— start of COLLECTED MATERIAL —

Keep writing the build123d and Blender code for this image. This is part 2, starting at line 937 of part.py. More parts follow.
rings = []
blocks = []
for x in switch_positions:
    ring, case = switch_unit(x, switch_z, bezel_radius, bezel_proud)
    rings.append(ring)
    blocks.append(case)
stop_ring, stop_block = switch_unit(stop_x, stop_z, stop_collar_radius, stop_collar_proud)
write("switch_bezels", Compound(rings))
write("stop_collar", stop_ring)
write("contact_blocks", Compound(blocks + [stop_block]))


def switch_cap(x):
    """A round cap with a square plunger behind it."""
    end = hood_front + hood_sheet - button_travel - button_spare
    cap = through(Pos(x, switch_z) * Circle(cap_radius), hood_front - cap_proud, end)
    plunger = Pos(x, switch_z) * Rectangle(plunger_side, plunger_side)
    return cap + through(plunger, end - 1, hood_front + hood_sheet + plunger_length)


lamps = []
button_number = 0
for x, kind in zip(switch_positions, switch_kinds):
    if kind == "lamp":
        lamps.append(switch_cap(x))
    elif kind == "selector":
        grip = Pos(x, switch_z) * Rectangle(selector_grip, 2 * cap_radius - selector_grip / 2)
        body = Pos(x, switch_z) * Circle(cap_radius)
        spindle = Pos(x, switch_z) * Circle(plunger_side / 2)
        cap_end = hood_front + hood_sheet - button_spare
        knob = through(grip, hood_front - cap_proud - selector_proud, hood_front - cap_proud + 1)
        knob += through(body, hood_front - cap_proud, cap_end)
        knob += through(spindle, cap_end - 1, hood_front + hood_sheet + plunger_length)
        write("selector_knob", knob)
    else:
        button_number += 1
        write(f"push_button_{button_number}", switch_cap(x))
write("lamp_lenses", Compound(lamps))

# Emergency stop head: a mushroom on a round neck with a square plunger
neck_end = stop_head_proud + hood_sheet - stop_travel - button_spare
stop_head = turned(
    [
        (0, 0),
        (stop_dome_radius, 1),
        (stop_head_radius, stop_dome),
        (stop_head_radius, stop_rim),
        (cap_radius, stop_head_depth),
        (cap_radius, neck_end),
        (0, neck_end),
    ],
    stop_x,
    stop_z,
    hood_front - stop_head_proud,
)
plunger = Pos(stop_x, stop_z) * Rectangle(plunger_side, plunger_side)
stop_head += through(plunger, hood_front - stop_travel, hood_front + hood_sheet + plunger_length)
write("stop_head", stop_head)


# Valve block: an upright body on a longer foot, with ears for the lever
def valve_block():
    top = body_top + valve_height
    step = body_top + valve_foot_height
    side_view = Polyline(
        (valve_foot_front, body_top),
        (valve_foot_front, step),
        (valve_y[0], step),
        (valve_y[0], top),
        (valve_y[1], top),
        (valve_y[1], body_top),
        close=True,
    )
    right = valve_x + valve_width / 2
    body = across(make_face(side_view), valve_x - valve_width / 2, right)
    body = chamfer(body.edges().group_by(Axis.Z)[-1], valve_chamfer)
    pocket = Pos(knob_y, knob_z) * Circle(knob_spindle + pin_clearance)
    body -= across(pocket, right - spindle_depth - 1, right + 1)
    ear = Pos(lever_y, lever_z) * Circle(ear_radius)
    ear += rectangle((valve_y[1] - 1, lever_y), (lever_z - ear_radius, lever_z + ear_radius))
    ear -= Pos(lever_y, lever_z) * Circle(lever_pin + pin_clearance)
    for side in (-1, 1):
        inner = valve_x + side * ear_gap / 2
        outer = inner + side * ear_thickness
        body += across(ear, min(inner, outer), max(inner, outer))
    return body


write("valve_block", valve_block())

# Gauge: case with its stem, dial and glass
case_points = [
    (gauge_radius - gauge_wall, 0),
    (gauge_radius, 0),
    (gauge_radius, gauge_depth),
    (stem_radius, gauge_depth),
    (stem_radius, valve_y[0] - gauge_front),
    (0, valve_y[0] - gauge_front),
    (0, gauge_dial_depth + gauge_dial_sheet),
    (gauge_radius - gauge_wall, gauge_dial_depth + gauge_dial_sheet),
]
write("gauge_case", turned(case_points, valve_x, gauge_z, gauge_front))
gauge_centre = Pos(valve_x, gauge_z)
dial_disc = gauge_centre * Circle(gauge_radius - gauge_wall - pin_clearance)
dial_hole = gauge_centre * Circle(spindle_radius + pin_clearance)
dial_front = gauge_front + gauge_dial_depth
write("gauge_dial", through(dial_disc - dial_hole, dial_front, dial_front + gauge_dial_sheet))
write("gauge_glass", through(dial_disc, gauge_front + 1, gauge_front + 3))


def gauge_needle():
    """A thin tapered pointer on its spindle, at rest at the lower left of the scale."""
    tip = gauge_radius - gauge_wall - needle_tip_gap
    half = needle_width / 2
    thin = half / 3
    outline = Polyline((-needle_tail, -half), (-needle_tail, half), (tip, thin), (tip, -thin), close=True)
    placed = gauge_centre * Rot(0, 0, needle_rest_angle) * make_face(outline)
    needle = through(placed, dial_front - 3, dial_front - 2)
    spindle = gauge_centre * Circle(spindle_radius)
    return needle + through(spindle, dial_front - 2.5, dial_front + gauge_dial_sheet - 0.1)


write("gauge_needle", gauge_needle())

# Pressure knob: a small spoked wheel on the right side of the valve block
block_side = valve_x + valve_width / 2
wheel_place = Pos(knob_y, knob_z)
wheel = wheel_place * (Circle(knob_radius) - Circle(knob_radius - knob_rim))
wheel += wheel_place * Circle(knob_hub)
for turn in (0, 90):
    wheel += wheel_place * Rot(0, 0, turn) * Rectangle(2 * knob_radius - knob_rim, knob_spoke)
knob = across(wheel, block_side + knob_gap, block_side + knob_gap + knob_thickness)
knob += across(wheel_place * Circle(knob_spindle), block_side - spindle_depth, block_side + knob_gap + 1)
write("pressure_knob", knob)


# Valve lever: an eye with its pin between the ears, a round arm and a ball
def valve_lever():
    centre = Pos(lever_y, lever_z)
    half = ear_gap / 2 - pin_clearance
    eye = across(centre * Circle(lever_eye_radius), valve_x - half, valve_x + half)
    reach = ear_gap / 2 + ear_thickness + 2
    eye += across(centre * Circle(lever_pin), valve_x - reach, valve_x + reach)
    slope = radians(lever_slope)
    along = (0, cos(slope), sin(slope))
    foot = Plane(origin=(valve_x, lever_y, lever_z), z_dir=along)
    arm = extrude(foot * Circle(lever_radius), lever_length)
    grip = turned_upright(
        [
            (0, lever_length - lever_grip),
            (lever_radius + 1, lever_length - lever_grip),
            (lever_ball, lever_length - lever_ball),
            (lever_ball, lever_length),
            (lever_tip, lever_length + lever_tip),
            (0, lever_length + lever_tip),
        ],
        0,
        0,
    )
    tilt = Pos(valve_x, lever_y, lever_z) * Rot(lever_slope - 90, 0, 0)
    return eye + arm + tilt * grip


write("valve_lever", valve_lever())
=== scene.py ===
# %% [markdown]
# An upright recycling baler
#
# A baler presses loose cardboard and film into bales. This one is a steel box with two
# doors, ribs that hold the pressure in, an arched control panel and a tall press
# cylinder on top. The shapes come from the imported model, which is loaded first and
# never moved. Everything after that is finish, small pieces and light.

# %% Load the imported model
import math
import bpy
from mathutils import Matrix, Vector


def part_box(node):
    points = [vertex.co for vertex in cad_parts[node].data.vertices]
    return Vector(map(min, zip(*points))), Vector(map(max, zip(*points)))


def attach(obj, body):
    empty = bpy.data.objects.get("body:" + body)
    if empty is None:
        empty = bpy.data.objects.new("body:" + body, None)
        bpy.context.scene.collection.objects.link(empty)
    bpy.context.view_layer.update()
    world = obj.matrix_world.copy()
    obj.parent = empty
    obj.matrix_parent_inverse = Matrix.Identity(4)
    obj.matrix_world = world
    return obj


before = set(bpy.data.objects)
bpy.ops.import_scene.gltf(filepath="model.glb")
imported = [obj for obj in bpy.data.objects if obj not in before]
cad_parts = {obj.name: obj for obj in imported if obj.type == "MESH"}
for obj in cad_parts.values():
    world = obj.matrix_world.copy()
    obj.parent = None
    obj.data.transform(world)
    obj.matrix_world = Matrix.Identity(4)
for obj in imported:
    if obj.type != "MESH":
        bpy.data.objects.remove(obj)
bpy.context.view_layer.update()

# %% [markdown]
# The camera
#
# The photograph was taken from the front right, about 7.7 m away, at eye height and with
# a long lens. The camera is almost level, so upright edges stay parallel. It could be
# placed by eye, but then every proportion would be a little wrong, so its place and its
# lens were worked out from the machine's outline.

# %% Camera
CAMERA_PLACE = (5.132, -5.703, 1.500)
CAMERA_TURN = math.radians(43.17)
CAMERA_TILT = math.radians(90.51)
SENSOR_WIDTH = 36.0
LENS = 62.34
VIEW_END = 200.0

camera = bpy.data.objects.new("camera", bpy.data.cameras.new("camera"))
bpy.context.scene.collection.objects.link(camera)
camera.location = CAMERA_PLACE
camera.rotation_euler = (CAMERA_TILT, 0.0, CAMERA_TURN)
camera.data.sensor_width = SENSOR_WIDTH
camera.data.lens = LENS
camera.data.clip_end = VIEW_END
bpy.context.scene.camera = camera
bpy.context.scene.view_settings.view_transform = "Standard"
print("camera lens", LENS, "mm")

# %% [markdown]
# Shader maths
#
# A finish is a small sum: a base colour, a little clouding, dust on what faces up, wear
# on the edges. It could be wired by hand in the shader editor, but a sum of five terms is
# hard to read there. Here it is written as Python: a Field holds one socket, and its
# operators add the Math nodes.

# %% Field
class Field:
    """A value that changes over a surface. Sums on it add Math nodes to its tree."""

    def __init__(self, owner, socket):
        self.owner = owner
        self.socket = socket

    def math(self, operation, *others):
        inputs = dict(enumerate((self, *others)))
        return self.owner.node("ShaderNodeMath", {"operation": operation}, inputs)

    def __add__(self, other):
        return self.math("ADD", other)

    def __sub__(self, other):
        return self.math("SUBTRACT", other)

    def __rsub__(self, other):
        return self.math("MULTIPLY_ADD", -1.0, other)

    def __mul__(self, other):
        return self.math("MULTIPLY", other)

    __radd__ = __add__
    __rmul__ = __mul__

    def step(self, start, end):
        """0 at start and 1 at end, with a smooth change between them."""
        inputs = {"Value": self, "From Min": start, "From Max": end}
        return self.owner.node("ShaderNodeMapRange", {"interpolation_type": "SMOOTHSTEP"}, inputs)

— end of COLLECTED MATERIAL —

GOAL:
Begin at the line that has "# Valve lever: an", stop after the line that has "obj.parent = empty", and repeat exactly those lines, nothing more.

SOLUTION:
# Valve lever: an eye with its pin between the ears, a round arm and a ball
def valve_lever():
    centre = Pos(lever_y, lever_z)
    half = ear_gap / 2 - pin_clearance
    eye = across(centre * Circle(lever_eye_radius), valve_x - half, valve_x + half)
    reach = ear_gap / 2 + ear_thickness + 2
    eye += across(centre * Circle(lever_pin), valve_x - reach, valve_x + reach)
    slope = radians(lever_slope)
    along = (0, cos(slope), sin(slope))
    foot = Plane(origin=(valve_x, lever_y, lever_z), z_dir=along)
    arm = extrude(foot * Circle(lever_radius), lever_length)
    grip = turned_upright(
        [
            (0, lever_length - lever_grip),
            (lever_radius + 1, lever_length - lever_grip),
            (lever_ball, lever_length - lever_ball),
            (lever_ball, lever_length),
            (lever_tip, lever_length + lever_tip),
            (0, lever_length + lever_tip),
        ],
        0,
        0,
    )
    tilt = Pos(valve_x, lever_y, lever_z) * Rot(lever_slope - 90, 0, 0)
    return eye + arm + tilt * grip


write("valve_lever", valve_lever())
=== scene.py ===
# %% [markdown]
# An upright recycling baler
#
# A baler presses loose cardboard and film into bales. This one is a steel box with two
# doors, ribs that hold the pressure in, an arched control panel and a tall press
# cylinder on top. The shapes come from the imported model, which is loaded first and
# never moved. Everything after that is finish, small pieces and light.

# %% Load the imported model
import math
import bpy
from mathutils import Matrix, Vector


def part_box(node):
    points = [vertex.co for vertex in cad_parts[node].data.vertices]
    return Vector(map(min, zip(*points))), Vector(map(max, zip(*points)))


def attach(obj, body):
    empty = bpy.data.objects.get("body:" + body)
    if empty is None:
        empty = bpy.data.objects.new("body:" + body, None)
        bpy.context.scene.collection.objects.link(empty)
    bpy.context.view_layer.update()
    world = obj.matrix_world.copy()
    obj.parent = empty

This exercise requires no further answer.